Counting the straight draws
It helps to know roughly how often J8o flops something real. As a one-gap offsuit hand, J8o flops an open-ended straight draw a little less often than a true connector like J9 or JT would, because the missing rank removes one of the straight structures. Across all possible flops, J8o makes an open-ender or a made straight only a small percentage of the time, and a bare gutshot somewhat more often. When you do flop the open-ender, you have eight outs, which is about 32% equity to complete by the river with two cards to come — enough to semi-bluff aggressively. When you flop only a gutshot, you have four outs, roughly 17% by the river, which is usually not enough to keep barreling without additional equity like an overcard or a backdoor draw. Knowing these numbers keeps you from turning a thin gutshot into a bloated pot. The same reasoning underpins how you defend marginal hands from the blinds, covered in defending the blinds.

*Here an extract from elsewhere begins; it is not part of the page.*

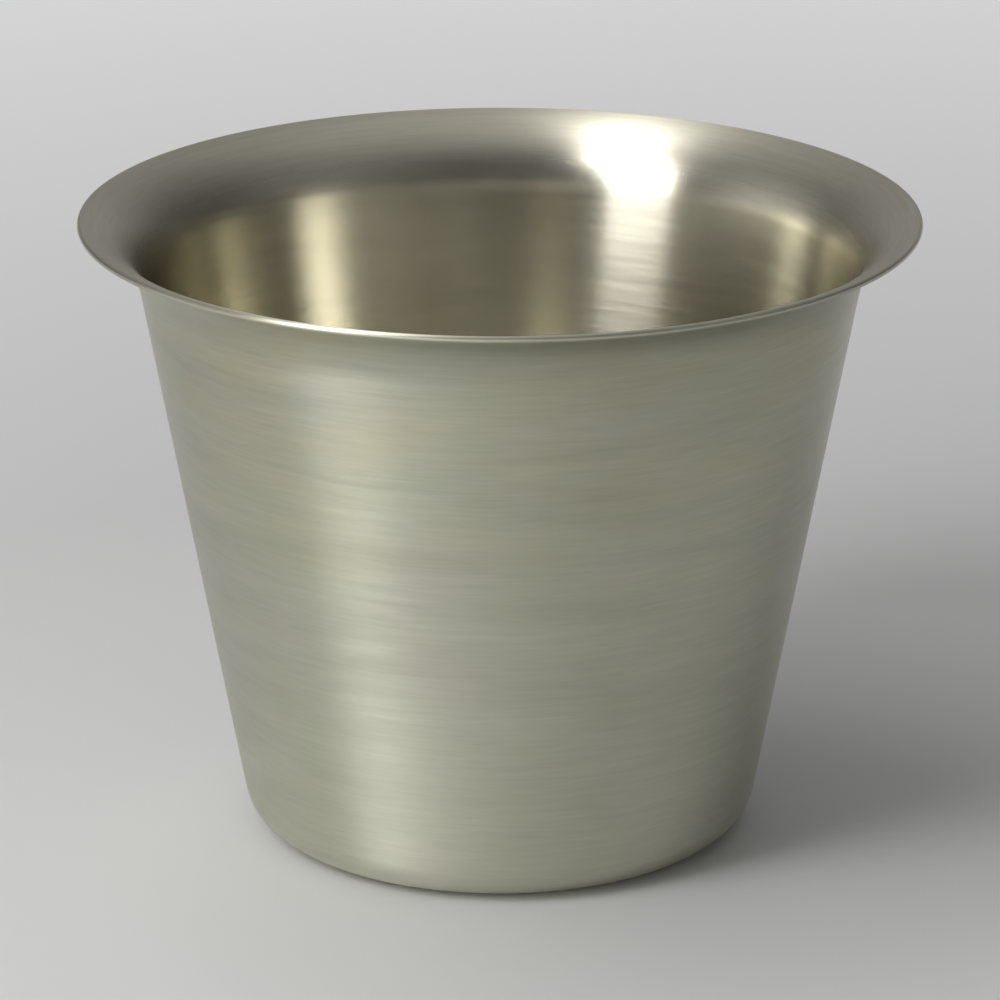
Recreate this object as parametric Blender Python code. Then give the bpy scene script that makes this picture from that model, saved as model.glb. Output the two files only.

Open J8o only from the button and small blind, defend it cheaply, and fold it everywhere else. Its value is entirely in the straight-y flops — respect that and don’t force it.
Frequently asked
Is J8 offsuit a good hand?
J8o is a below-average offsuit hand with a one-gap connection but no suit and weak high-card strength. It only opens from the button and small blind and is a fold from every earlier seat.
Should I open J8 offsuit?
Only from late position. J8o is a marginal button steal and a small-blind open when the action folds to you. It is a fold from early and middle position because it is dominated too often and cannot defend against 3-bets.
Is J8 offsuit better than J8 suited?
No. J8 suited is meaningfully stronger because the flush potential adds equity and lets you continue on more boards. J8o loses that flush help, so it opens from far fewer positions and folds more readily.